The matched pixels may still contain errors. I adapted the idea of Random Sample Consensus (RANSAC) to find the optimal set of matches to conduct perspective transform. For every approach in 1000 approaches, I would calculate the transformation matrix according to a randomly selected 4 pixel matches, and record the number of outliers for each obtained matrix. An outlier is any correspondences in all the matched pixels that after transform does not align with its match on the second image. Here, having a distance larger than 3 pixels is not considered aligned. The transformation matrix with the least outliers is the optimal transformation matrix.

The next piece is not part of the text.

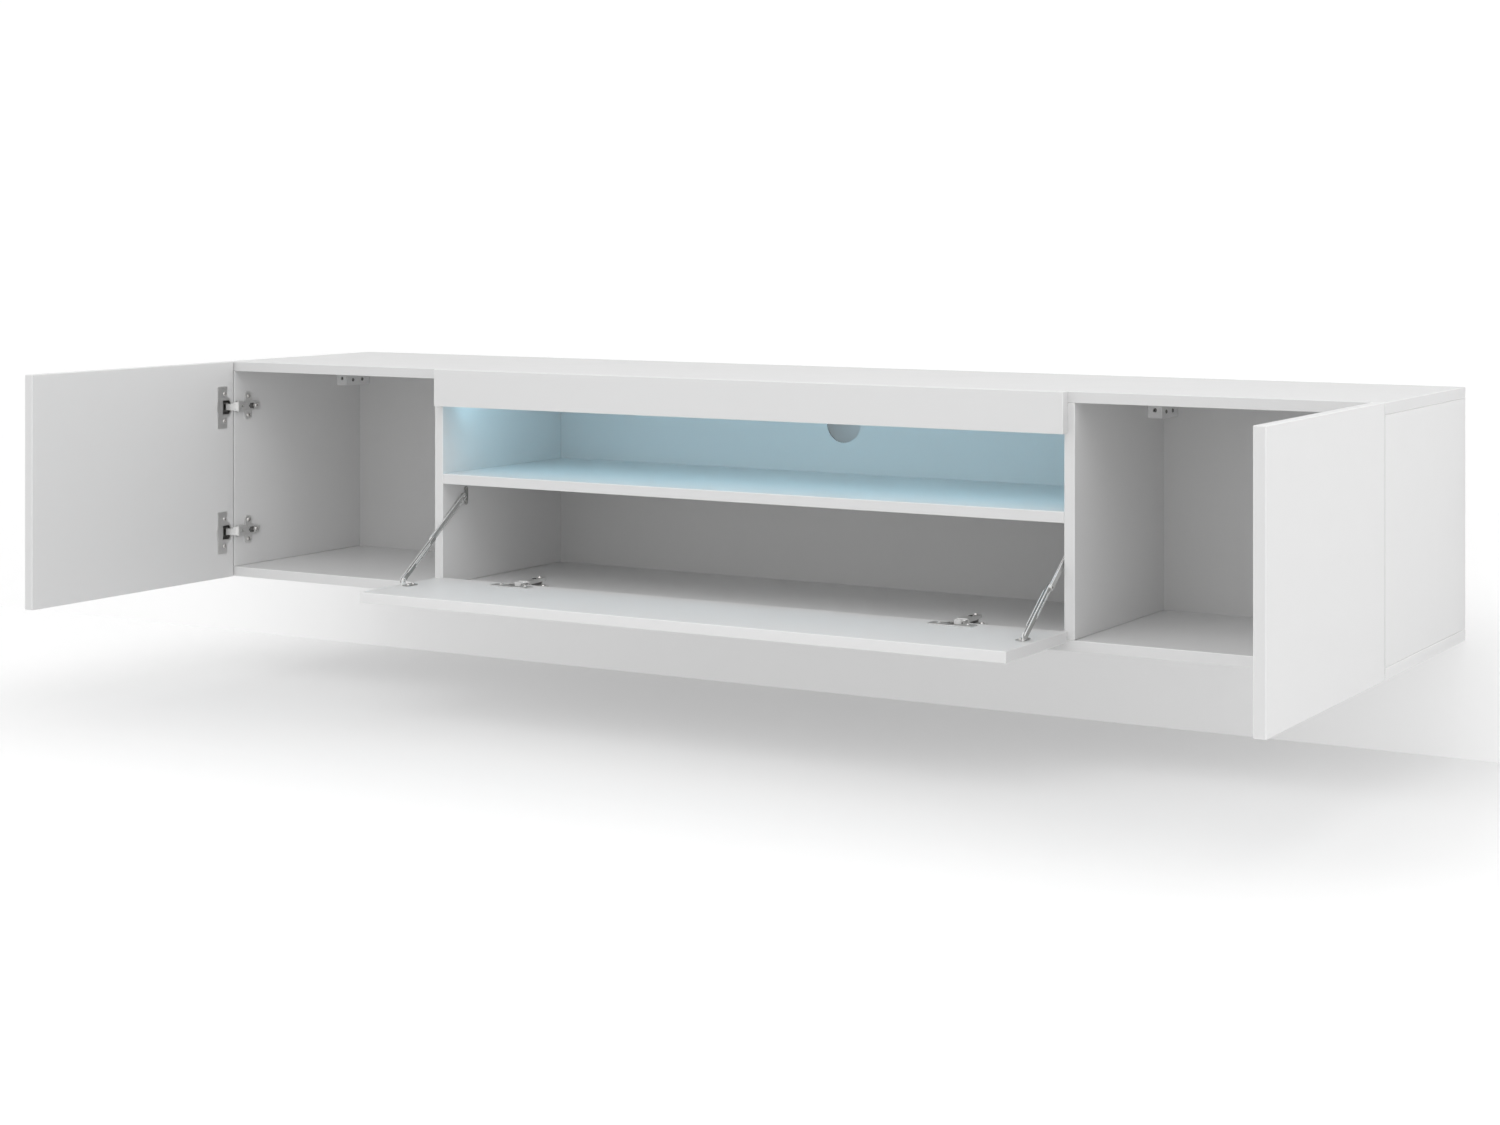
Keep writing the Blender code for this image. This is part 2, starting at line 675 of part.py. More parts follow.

B5. Image Mosaic and Blending

Using the same technic introduced in Part A, I produced Mosaics of the Moffitt Library (Figure 10), Baker Bioenginuity Hub (Figure 11), and the FU on my roommate's door (Figure 12). I also generated mosaics using the same source images based on manually selected matches. I presented them alongside the fully-automatically-generated mosaics. In my opinion, the mosaics with computer-generated matches seems to be more accurately aligned.

Figure 10a
Figure 10a: Moffitt Library left.
Figure 10b
Figure 10b: Moffitt Library right.
Figure 10c
Figure 10c: Moffitt Library mosaic based on manually selected matches.
Figure 10d
Figure 10d: Moffitt Library mosaic based on computer-generated matches.
Figure 11a
Figure 11a: Baker Bioenginuity Hub left.
Figure 11b
Figure 11b: Baker Bioenginuity Hub right.
Figure 11c
Figure 11c: Baker Bioenginuity Hub mosaic based on manually selected matches.
Figure 11d
Figure 11d: Baker Bioenginuity Hub mosaic based on computer-generated matches.
Figure 12a
Figure 12a: FU left.
Figure 12b
Figure 12b: FU right.
Figure 12c
Figure 12c: FU mosaic based on manually selected matches.
Figure 12d
Figure 12d: FU mosaic based on computer-generated matches.

* Part A finished on Oct 19, 2024; Part B finished on Oct 24, 2024.